Le nouvel esprit du management
Ce changement de perspective offre à Brizé l’occasion d’affiner sa critique du management contemporain, qui gagne ici en pudeur, même si elle ne se départit pas encore tout à fait d’une certaine complaisance mélodramatique : dans Un autre monde, les responsables en ressources humaines n’apparaissent pas comme des bad guys, mais plutôt comme les rouages d’une grande machine quantificative prête à tout pour dégager des dividendes. Et pour cause, les dysfonctionnements ne sont le fait d’aucun individu, mais de structures régissant l’organisation du pouvoir au profit d’actionnaires invisibles, dans une entreprise où règne une logique néo-taylorienne de séparation tranchée entre le monde des bureaux et celui des ateliers. Au fil des différentes réunions entre cadres et dirigeants filmées par Brizé, personne n’apparaît comme responsable du chaos, puisque tous semblent aussi inéluctablement asservis à une guerre économique internationalisée pour la « compétitivité ».
La précision sociologique des dialogues, certes parfois un peu simplificateurs quand les plus hauts pontes de l’entreprise vont jusqu’à invoquer l’autorité du « marché » voire de « Wall Street » pour justifier leurs décisions, révèle un univers dirigeant entièrement phagocyté par des valeurs comptables érigées en absolu. Ces dernières atomisent les relations de travail, comme le figure une mise en scène cadrant les visages de près dans des huis clos étouffants, pour en même temps mieux les séparer des autres personnages. Préférant filmer les interlocuteurs de biais en multipliant les angles, le cinéaste évite même presque toujours le recours au champ-contrechamp, comme s’il fallait éviter toute illusion de symétrie et montrer à quel point la règle du « chacun pour sa gueule », dénoncée lors d’une scène tendue par le personnage de Philippe, contamine la moindre interaction. Les scènes de discussion ne semblent jamais en mesure de produire de véritable accord, le visage au centre du plan étant généralement le seul à apparaître net, tandis que les autres demeurent flous ou fractionnés par le cadre.

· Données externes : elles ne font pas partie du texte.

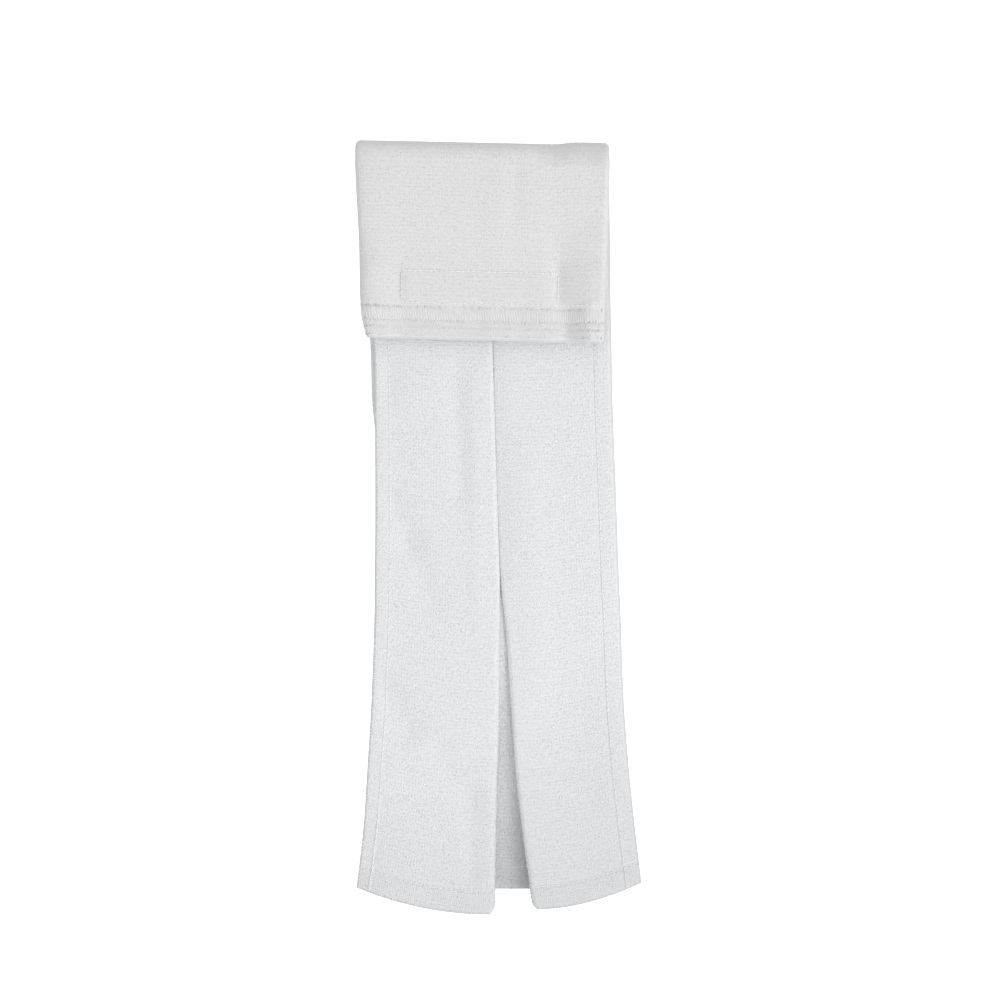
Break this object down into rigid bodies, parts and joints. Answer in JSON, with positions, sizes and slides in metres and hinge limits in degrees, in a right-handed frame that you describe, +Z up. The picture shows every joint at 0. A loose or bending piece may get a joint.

De la centralité du travail
Un autre monde montre avec précision que l’étiolement du tissu social par l’obsession du chiffre ne concerne pas seulement la seule strate entrepreneuriale, mais touche également la vie intime des protagonistes. Brizé s’inspire presque explicitement des recherches de Christophe Dejours, spécialiste de la souffrance au travail, qui figure dans les remerciements du générique de fin, et qui s’est notamment employé à montrer comment le travail nous affecte aussi bien au bureau qu’en-dehors – et ce singulièrement dans les rapports de couple, comme l’indique Anne lors du rendez-vous avec les avocats : « Je suis mariée à Elson ! »
Tout en montrant que l’existence privée n’est souvent que la continuation de l’activité productive par d’autres moyens, Un autre monde trouve néanmoins sa principale limite dans le personnage de Lucas (Anthony Bajon), fils de Philippe et Anne. Comme dans La Loi du marché, Brizé donne l’impression d’avoir voulu charger un peu trop la barque en introduisant un élément dramatique supplémentaire (dans La Loi…, le handicap du fils, ici les épisodes de décompensation psychotiques que connaît Lucas), frisant avec une certaine fascination pour la représentation de la souffrance. Cette sous-intrigue semble d’autant plus superflue par rapport au reste que Brizé se retrouve presque à filmer Lucas comme un freak rendant la vie de ses parents encore plus compliquée, et non comme un personnage à part entière. Ces quelques excès simplificateurs mis à part, Un autre monde demeure néanmoins une description globalement juste des ravages du management, où Brizé finit même par faire droit à l’espoir, esquissant la voie d’une résistance possible aux injonctions managériales avant de réunir, enfin, la famille ressoudée dans un même cadre.